Supporters of those bills used public hearings to trot out the usual vile and offensive attacks on LGBT people, including comparisons of same-sex marriage to promoting bestiality and pedophilia. In the end, however, the only bill that passed the Legislature in any form was a watered-down version of SB 2065. The ability of religiously affiliated institutions to discriminate was stripped from the bill in committee. So the bill simply restates what the U.S. Constitution as well as the Texas Constitution and law already protect — the right of clergy to decline to perform marriages that violate their religious beliefs.
But the rest of those 23 anti-LGBT bills failed to pass the Legislature despite intense pressure from religious-righters and tea party activists. So how did that happen?

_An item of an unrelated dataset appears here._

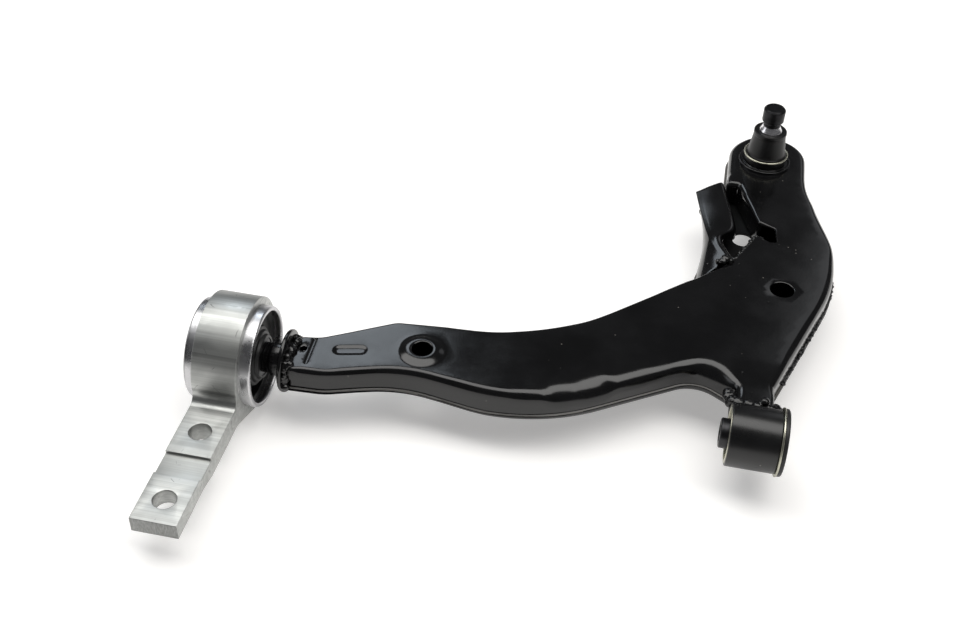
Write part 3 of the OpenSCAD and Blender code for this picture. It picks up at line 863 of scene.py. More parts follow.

A Strong Coalition for Equality
It became clear even before the session began that stopping all of the anti-LGBT bills would require pulling together a strong coalition of civil liberties and LGBT-rights organizations. The Texas Freedom Network and ACLU of Texas launched a formal campaign, Texans Equal Under Law, to help mobilize opposition to those bills and champion equality for all. But we also worked very closely with other fantastic partners, especially Equality Texas, Human Rights Campaign and Texas for Marriage. Each of these valuable partners — and others — brought critical resources to the fight for equality in Texas. This was a team effort.
In addition, Texas Wins, another organization defending equality in Texas, released a poll in early May showing that nearly 63 percent of Texans support a law barring discrimination against LGBT people. The poll also showed that more than 64 percent of Texans reject the notion that same-sex marriage threatens religious freedom.
Our coalition of organizations helped mobilize an unprecedented outpouring of grassroots opposition to the anti-LGBT bills. Tens of thousands of emails and phone calls flooded Capitol offices. Activists also visited officers personally, calling on legislators to take a stand for equality and reject the hateful rhetoric and divisive agenda of anti-LGBT groups. The efforts of these grassroots activists across Texas were a critical part of our campaign throughout the legislative session.
When Indiana lawmakers in March passed a law allowing religion to be used as an excuse to discriminate, the reaction from business, civil liberties groups and others was swift, loud and very negative. Major companies announced they would reconsider, delay or cancel plans to move to or expand in the state. National organizations warned that they would change plans to hold major events there. All of that plus intense pressure from grassroots and civil liberties organizations forced the state’s leaders to revise the law so that it can’t be used to discriminate. But the damage already done to the state’s brand — it’s national reputation — served as a warning of what could happen if Texas lawmakers passed similar legislation.
Business leaders in Texas applied an important lesson learned in Indiana: nip the problem in the bud. The state’s most influential business organization, the conservative Texas Association of Business (TAB), worked early in the session to persuade legislators in Austin not to pass discrimination measures disguised as “religious freedom” laws. TAB also joined with the Texas Freedom Network, the ACLU of Texas, Equality Texas and key legislators in an early-April press conference critical of those bills. Major companies like Dell and American Airlines announced their opposition to discriminatory legislation like the marriage bill, HB 4105. Meanwhile, more than 250 Texas companies were signing on to a general pledge, sponsored by Texas Competes, in support of treating LGBT Texans fairly and equally under the law.
Religious-righters were furious. Jonathan Saenz — head of Texas Values, an affiliate of Focus on the Family — attacked TAB’s leaders as “left-leaning” and “liberal,” complaining that they had “put all their investment in the homosexual agenda” and were engaged in a “war on values” in Texas. Dave Welch of the Texas Pastor Council denounced what he described as an “amoral business lobby.” Steven Hotze of Conservative Republicans of Texas portrayed TAB as in league with “homofascists.” They’re still foaming at the mouth.
In the end, however, those temper tantrum didn’t matter. Lt. Gov. Dan Patrick, a hardcore religious-righter and tea party hero going into the session, was left with pushing a nonbinding and petty Senate resolution in support of marriage as a union of one man and one woman. Lt. Gov. Patrick then declared that he was satisfied with being on the wrong side of history.
The fight for LGBT equality is far from won in Texas, of course. TFN and our coalition partners will continue working to bar discrimination against LGBT people wherever they live in Texas. But for now, we can celebrate a major civil rights victory that many thought might be impossible this year in the Texas Legislature.